#### Given records

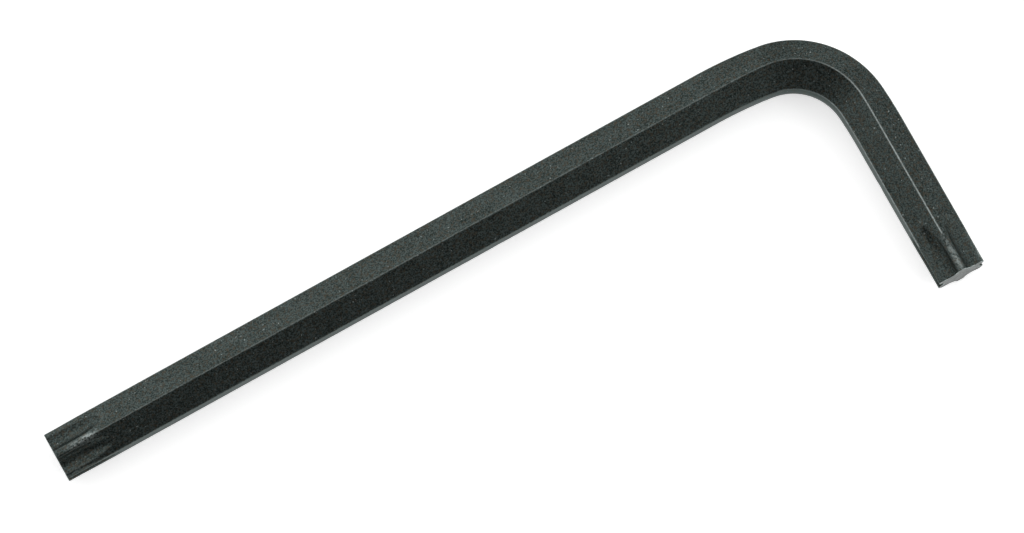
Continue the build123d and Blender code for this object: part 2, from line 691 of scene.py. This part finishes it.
def tint(tree, factor, a, b):
    """A colour between a and b."""
    node = add(tree, "ShaderNodeMix", data_type="RGBA")
    for socket, value in zip((node.inputs[0], node.inputs[6], node.inputs[7]), (factor, a, b)):
        if isinstance(value, bpy.types.NodeSocket):
            tree.links.new(value, socket)
        else:
            socket.default_value = value
    return node.outputs[2]


def new_finish(name):
    """An empty material with its output, ready for a shader."""
    material = bpy.data.materials.new(name)
    material.use_nodes = True
    tree = material.node_tree
    tree.nodes.clear()
    output = tree.nodes.new("ShaderNodeOutputMaterial")
    return material, tree, output


# %% [markdown]
# ## Black oxide on drawn steel
#
# Black oxide is a converted layer a micron thick: it doesn't hide the steel's surface, it darkens
# it. What shows is a satin, slightly green-grey black with a fine grain from pickling, soft clouds
# where the bath took unevenly, brown specks, a few pale flecks, and faint lines along the bar from
# the drawing die. On the marked corners the grey of the steel comes through in broken patches, partly
# as wear and partly as a painted highlight along the ridge lines. Oxide soaks up light at grazing
# angles, where plain metal would flare white, so the shader's tint for those angles is set to a mid
# grey.

# %% Make the black oxide
oxide_dark = (0.009, 0.014, 0.012, 1)
oxide_light = (0.082, 0.104, 0.100, 1)
oxide_brown = (0.062, 0.050, 0.034, 1)
# Worn steel where the oxide is rubbed through, also used as a painted highlight on the corners.
worn_steel_and_highlight = (0.42, 0.47, 0.46, 1)
grazing_tint = (0.5, 0.56, 0.55, 1)
grain_size = 0.11 * mm
cloud_size = 1.6 * mm
line_width = 0.10 * mm
line_shrink = 0.012         # of the place along the bar, which draws the noise out into lines
line_height = 0.5           # of the grain's height
brown_size = 0.19 * mm
patch_size = 0.22 * mm
fleck_size = 0.17 * mm
worn_smoother = 0.12        # off the roughness, where the steel is bare
bump_depth = 0.012 * mm
metal_share = 0.85


def make_black_oxide():
    """The satin black finish of the bar, flutes and bend."""
    material, tree, output = new_finish("black_oxide_satin")
    at = add(tree, "ShaderNodeTexCoord").outputs["Object"]
    bar_place = add(tree, "ShaderNodeAttribute", attribute_name="bar_place").outputs["Vector"]
    edge = add(tree, "ShaderNodeAttribute", attribute_name="edge_wear_and_highlight").outputs["Fac"]
    scuff = add(tree, "ShaderNodeAttribute", attribute_name="scuffs").outputs["Fac"]

    grain = pattern(tree, at, grain_size, detail=2, roughness=0.6)
    clouds = pattern(tree, at, cloud_size, detail=5, roughness=0.6)
    stretched = add(tree, "ShaderNodeMapping", {"Vector": bar_place, "Scale": (line_shrink, 1, 1)})
    lines = pattern(tree, stretched.outputs["Vector"], line_width, detail=3, roughness=0.6)

    light = remap(tree, grain, 0.42, 0.58, 0, 0.76)
    light = combine(tree, "ADD", light, remap(tree, clouds, 0.3, 0.7, 0, 0.2))
    light = combine(tree, "ADD", light, remap(tree, lines, 0.3, 0.7, 0, 0.08))
    oxide = tint(tree, light, oxide_dark, oxide_light)
    brown = pattern(tree, at, brown_size, detail=3, roughness=0.7)
    oxide = tint(tree, remap(tree, brown, 0.50, 0.64, 0, 0.8), oxide, oxide_brown)

    patches = pattern(tree, at, patch_size, detail=4, roughness=0.7)
    # Edge mark: worn steel breaking through, and a painted highlight along the ridge lines.
    rubbed_and_highlit_edges = combine(tree, "MULTIPLY", edge, remap(tree, patches, 0.36, 0.58, 0.5, 1.0))
    rubbed = combine(tree, "MULTIPLY", scuff, remap(tree, patches, 0.40, 0.55, 0, 1))
    wear_plus_highlight = combine(tree, "MAXIMUM", rubbed_and_highlit_edges, rubbed)
    flecks = pattern(tree, at, fleck_size, detail=1, roughness=0.4)
    wear_plus_highlight = combine(tree, "MAXIMUM", wear_plus_highlight, remap(tree, flecks, 0.73, 0.79, 0, 0.6))
    colour = tint(tree, wear_plus_highlight, oxide, worn_steel_and_highlight)

    rough = remap(tree, grain, 0.36, 0.64, 0.34, 0.48)
    rough = combine(tree, "SUBTRACT", rough, combine(tree, "MULTIPLY", wear_plus_highlight, worn_smoother))
    height = combine(tree, "ADD", grain, combine(tree, "MULTIPLY", lines, line_height))
    bump = add(tree, "ShaderNodeBump", {"Height": height, "Strength": 0.7, "Distance": bump_depth})
    shader = add(tree, "ShaderNodeBsdfPrincipled", {
        "Base Color": colour,
        "Metallic": metal_share,
        "Specular Tint": grazing_tint,
        "Roughness": rough,
        "Normal": bump.outputs["Normal"],
    })
    tree.links.new(shader.outputs["BSDF"], output.inputs["Surface"])
    return material


black_oxide = make_black_oxide()
print("made", black_oxide.name)

# %% [markdown]
# ## Parted steel
#
# The ends are parted after blackening, so they are bare. A cropped face is part sheared smooth and
# part torn, which scatters light broadly: it looks pale and granular beside the black.

# %% Make the bare end faces
bare_steel = (0.15, 0.165, 0.16, 1)
torn_steel = (0.08, 0.09, 0.085, 1)
parted_grain = 0.08 * mm
torn_size = 0.45 * mm


def make_parted_steel():
    """The bare, torn steel of the two end faces."""
    material, tree, output = new_finish("parted_steel")
    at = add(tree, "ShaderNodeTexCoord").outputs["Object"]
    grain = pattern(tree, at, parted_grain, detail=4, roughness=0.7)
    torn = pattern(tree, at, torn_size, detail=3, roughness=0.6)
    colour = tint(tree, remap(tree, torn, 0.4, 0.62, 0, 0.8), bare_steel, torn_steel)
    rough = remap(tree, grain, 0.3, 0.7, 0.38, 0.62)
    bump = add(tree, "ShaderNodeBump", {"Height": grain, "Strength": 0.8, "Distance": bump_depth})
    shader = add(tree, "ShaderNodeBsdfPrincipled", {
        "Base Color": colour,
        "Metallic": metal_share,
        "Roughness": rough,
        "Normal": bump.outputs["Normal"],
    })
    tree.links.new(shader.outputs["BSDF"], output.inputs["Surface"])
    return material


parted_steel = make_parted_steel()
mesh.materials.append(black_oxide)
mesh.materials.append(parted_steel)
print("made", parted_steel.name)

# %% [markdown]
# ## Joining the shared frame
#
# The skin rides on the key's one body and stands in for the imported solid, which stays in place for
# weight and contact but isn't shown.

# %% Tie the skin to the key
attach(star_key, "root")
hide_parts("star_key")
print("star_key_skin stands for star_key")

# %% [markdown]
# ## The camera
#
# A long lens from almost straight above shows the key with hardly any perspective. It is tilted 8
# degrees towards the inside of the L, so the upright faces there just show as a thin strip. The
# turn about the view axis lays the long arm from lower left to upper right.

# %% Place the camera
lens_mm = 232
view_tilt = radians(7.905)
view_lean = radians(-0.320)
view_turn = radians(150.802)
view_distance = 460.1 * mm
view_centre = Vector((-2.67 * mm, -5.23 * mm, axis_z))

camera_data = bpy.data.cameras.new("bench_camera")
camera_data.lens = lens_mm
camera_data.sensor_width = 36
camera_data.clip_start = 0.01
camera_data.clip_end = 20
camera = bpy.data.objects.new("bench_camera", camera_data)
camera.rotation_euler = (view_tilt, view_lean, view_turn)
camera.location = view_centre + view_distance * (camera.rotation_euler.to_matrix() @ Vector((0, 0, 1)))
bpy.context.scene.collection.objects.link(camera)
bpy.context.scene.camera = camera
bpy.context.scene.view_settings.view_transform = "Standard"
print("camera %.0f mm above the bench" % (camera.location.z / mm))

# %% [markdown]
# ## A white bench
#
# The key lies on plain white paper, which is matt and takes its soft shadow. A share of the white
# is added only where the camera, or a reflection, sees it, so that it reads as clean white without
# pouring more light on the key.

# %% Lay the floor
floor_width = 6.0
floor_colour = (0.82, 0.82, 0.82, 1)
floor_glow = 0.6


def make_white_paper():
    """Matt white paper with a little glow for camera and reflections."""
    material, tree, output = new_finish("white_paper")
    paper = add(tree, "ShaderNodeBsdfDiffuse", {"Color": floor_colour})
    ray = add(tree, "ShaderNodeLightPath")
    seen = combine(tree, "MAXIMUM", ray.outputs["Is Camera Ray"], ray.outputs["Is Glossy Ray"])
    seen = combine(tree, "MAXIMUM", seen, ray.outputs["Is Transmission Ray"])
    glow = add(tree, "ShaderNodeEmission", {"Strength": combine(tree, "MULTIPLY", seen, floor_glow)})
    both = add(tree, "ShaderNodeAddShader")
    tree.links.new(paper.outputs["BSDF"], both.inputs[0])
    tree.links.new(glow.outputs["Emission"], both.inputs[1])
    tree.links.new(both.outputs["Shader"], output.inputs["Surface"])
    return material


half_floor = floor_width / 2
floor_mesh = bpy.data.meshes.new("white_floor")
corners = [(x * half_floor, y * half_floor, 0) for x, y in ((-1, -1), (1, -1), (1, 1), (-1, 1))]
floor_mesh.from_pydata(corners, [], [(0, 1, 2, 3)])
floor_mesh.materials.append(make_white_paper())
floor = bpy.data.objects.new("white_floor", floor_mesh)
bpy.context.scene.collection.objects.link(floor)
print("white floor, %.0f m across" % floor_width)

# %% [markdown]
# ## Soft studio light
#
# A dark satin bar shows its form by what its flats reflect, so the softboxes stand round it. A
# strong one outside the long arm lights its outer flat, and weaker ones follow round the corner and
# the bend and beside the short arm. A broad box overhead fills the flutes. Inside the L there is
# only a small lamp near the bend, so that flat is the darkest and fades towards the tip.

# %% Hang the lamps
key_centre = Vector((0, 0, axis_z))


def softbox(name, toward, distance, size, watts):
    """A square lamp in a direction from the key, facing it."""
    lamp = bpy.data.lights.new(name, "AREA")
    lamp.shape = "SQUARE"
    lamp.size = size
    lamp.energy = watts
    holder = bpy.data.objects.new(name, lamp)
    direction = Vector(toward).normalized()
    holder.location = key_centre + distance * direction
    holder.rotation_euler = direction.to_track_quat("Z", "Y").to_euler()
    bpy.context.scene.collection.objects.link(holder)


softbox("outer_softbox", (0.15, -1.0, 0.5), 1.0, 0.9, 3.4)
softbox("bend_softbox", (-1.0, 0.1, 0.55), 1.0, 0.8, 1.5)
softbox("short_arm_softbox", (1.0, -0.4, 0.75), 1.0, 0.7, 2.1)
softbox("corner_softbox", (-0.8, -0.7, 0.5), 1.0, 0.6, 1.6)
softbox("inner_softbox", (-0.75, 0.7, 0.65), 0.25, 0.12, 0.16)
softbox("top_softbox", (-0.1, -0.15, 1.0), 1.2, 1.2, 4.8)

world = bpy.data.worlds.new("white_room")
world.use_nodes = True
sky = world.node_tree
sky.nodes.clear()
sky_output = sky.nodes.new("ShaderNodeOutputWorld")
sky_ray = add(sky, "ShaderNodeLightPath")
room_level = 0.09
sky_level = remap(sky, sky_ray.outputs["Is Camera Ray"], 0, 1, room_level, 1)
room = add(sky, "ShaderNodeBackground", {"Color": (1, 1, 1, 1), "Strength": sky_level})
sky.links.new(room.outputs["Background"], sky_output.inputs["Surface"])
bpy.context.scene.world = world
print("softboxes hung, room at %.0f%% of white" % (100 * room_level))

# %% [markdown]
# ## Finish

# %% Finish
print("build finished")
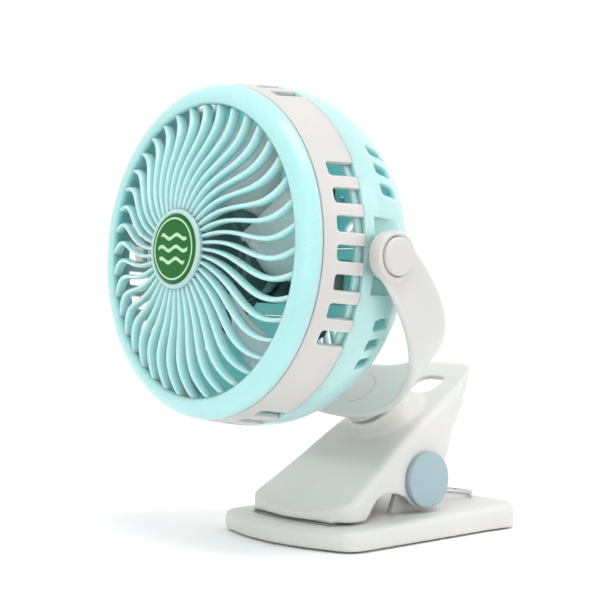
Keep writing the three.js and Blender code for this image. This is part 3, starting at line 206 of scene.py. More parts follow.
def kept(material, *nodes):
    """Solids that keep their own shape: each gets its finish, its triangles are welded and its edges eased."""
    for name in nodes:
        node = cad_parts[name]
        node.data.materials.clear()
        node.data.materials.append(material)
        weld = node.modifiers.new("weld", "WELD")
        weld.merge_threshold = 0.000004
        ease = node.modifiers.new("ease", "BEVEL")
        ease.width = 0.00015
        ease.segments = 2
        ease.limit_method = "ANGLE"
        ease.angle_limit = math.radians(40)


def relaxed(piece, voxel, rounds):
    """Remeshes a piece evenly, so that what overlaps merges, then smooths it so that edges and joins become fillets."""
    even = piece.modifiers.new("even", "REMESH")
    even.mode = "VOXEL"
    even.voxel_size = voxel
    even.use_smooth_shade = True
    relax = piece.modifiers.new("relax", "SMOOTH")
    relax.factor = 0.5
    relax.iterations = rounds


def moulded(name, node, voxel, rounds, filler=None):
    """A node's solid with its edges rounded as a mould leaves them: a merged copy, relaxed. The filler is eight
    corners of a box that is added to it where a wall is too thin for the voxels."""
    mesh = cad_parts[node].data.copy()
    mesh.name = name
    work = bmesh.new()
    work.from_mesh(mesh)
    bmesh.ops.remove_doubles(work, verts=work.verts, dist=2e-6)
    if filler is not None:
        corner = [work.verts.new(p) for p in filler]
        for face in ((0, 2, 3, 1), (4, 5, 7, 6), (0, 1, 5, 4), (2, 6, 7, 3), (0, 4, 6, 2), (1, 3, 7, 5)):
            work.faces.new([corner[k] for k in face])
    work.to_mesh(mesh)
    work.free()
    piece = placed(name, mesh)
    relaxed(piece, voxel, rounds)
    return piece


grey_white = finish_of("grey_white", (0.64, 0.635, 0.61), 0.42, glow=0.15)
rubber = finish_of("rubber", (0.27, 0.30, 0.28), 0.8, tone=0.15, grain=1400.0, depth=0.00006, spread=0.2)
seat(moulded("lower_jaw_moulding", "lower_jaw", 0.0007, 6), "base", grey_white, ["lower_jaw"])
kept(rubber, "base_sole", "lower_grip_pad")

# ---------------------------------------------------------------- clamp, upper jaw
# One thin-walled moulding in the same grey-white ABS: front paddle, dished deck that rises into the swivel collar, and
# hollow handle with a hole. A rubber pad is glued under the paddle, in a pocket whose floor is the thinnest wall.
PADDLE_SLOPE, PAD_MIDDLE, PAD_MARGIN, PAD_SINK, FLOOR_WALL = 0.024, -0.0335, 0.0005, 0.00045, 0.0012
pad_low, pad_high = np.array(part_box("upper_grip_pad"))
# The floor is a sloping slab a little larger than the pad, its underside PAD_SINK below the pad's highest edge.
pad_floor = [
    [x, y, pad_high[2] - PAD_SINK + PADDLE_SLOPE * (y - PAD_MIDDLE)]
    for y in (pad_low[1] - PAD_MARGIN, pad_high[1] + PAD_MARGIN)
    for x in (pad_low[0] - PAD_MARGIN, pad_high[0] + PAD_MARGIN)
]
pad_floor += [[x, y, z + FLOOR_WALL] for x, y, z in pad_floor]
upper_jaw = moulded("upper_jaw_moulding", "upper_jaw", 0.00065, 9, pad_floor)
seat(upper_jaw, "clip", grey_white, ["upper_jaw"])
kept(rubber, "upper_grip_pad")

# ---------------------------------------------------------------- torsion spring and hinge pin
# One length of bright steel wire: two coils round the steel hinge pin, a loop that bears on the foot behind it, and two
# free legs that bear under the handle. The legs are pieces of their own, because they move with the upper jaw.
HINGE = np.array([0.0, 12.0, 23.5])
WIRE_R, COIL_R, COIL_PITCH, COIL_X, TURNS = 0.9, 4.4, 2.4, 12.2, 3
LOOP_R, LOOP_Y, LEG_Y, DECK_UNDERSIDE, FOOT_TOP, FOOT_SLOPE = 11.0, 61.5, 33.0, 53.8, 10.0, 0.024


def skin(name, grids, sharp=35.0):
    """One closed mesh from grids of points (rows, columns, xyz) in metres: neighbours join as quads, each row closes
    into a ring, and points that meet become one."""
    corners, faces, start = [], [], 0
    for grid in grids:
        rows, columns = grid.shape[:2]
        at = start + np.arange(rows * columns).reshape(rows, columns)
        right = np.roll(at, -1, 1)
        faces.append(np.stack([at[:-1], right[:-1], right[1:], at[1:]], -1).reshape(-1, 4))
        corners.append(grid.reshape(-1, 3))
        start += rows * columns
    mesh = bpy.data.meshes.new(name)
    mesh.from_pydata(np.concatenate(corners).tolist(), [], np.concatenate(faces).tolist())
    work = bmesh.new()
    work.from_mesh(mesh)
    bmesh.ops.remove_doubles(work, verts=work.verts, dist=1e-6)
    bmesh.ops.recalc_face_normals(work, faces=work.faces)
    work.to_mesh(mesh)
    work.free()
    mesh.shade_smooth()
    mesh.set_sharp_from_angle(angle=math.radians(sharp))
    return placed(name, mesh)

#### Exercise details
Exactly repeat the lines running from the top of the listing to the line bearing "return material, tree, output", both of those lines included, and only them.

#### The answer
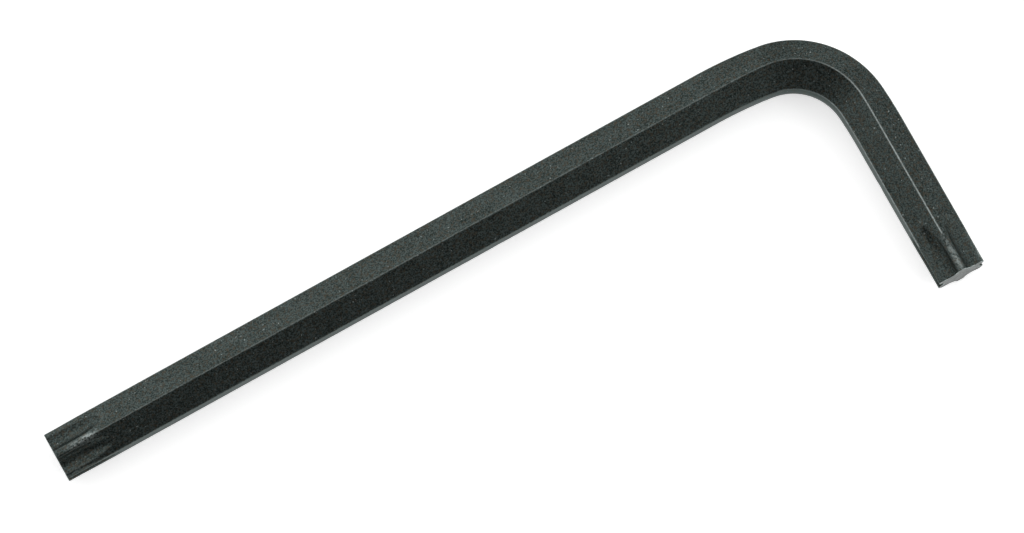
Continue the build123d and Blender code for this object: part 2, from line 691 of scene.py. This part finishes it.
def tint(tree, factor, a, b):
    """A colour between a and b."""
    node = add(tree, "ShaderNodeMix", data_type="RGBA")
    for socket, value in zip((node.inputs[0], node.inputs[6], node.inputs[7]), (factor, a, b)):
        if isinstance(value, bpy.types.NodeSocket):
            tree.links.new(value, socket)
        else:
            socket.default_value = value
    return node.outputs[2]


def new_finish(name):
    """An empty material with its output, ready for a shader."""
    material = bpy.data.materials.new(name)
    material.use_nodes = True
    tree = material.node_tree
    tree.nodes.clear()
    output = tree.nodes.new("ShaderNodeOutputMaterial")
    return material, tree, output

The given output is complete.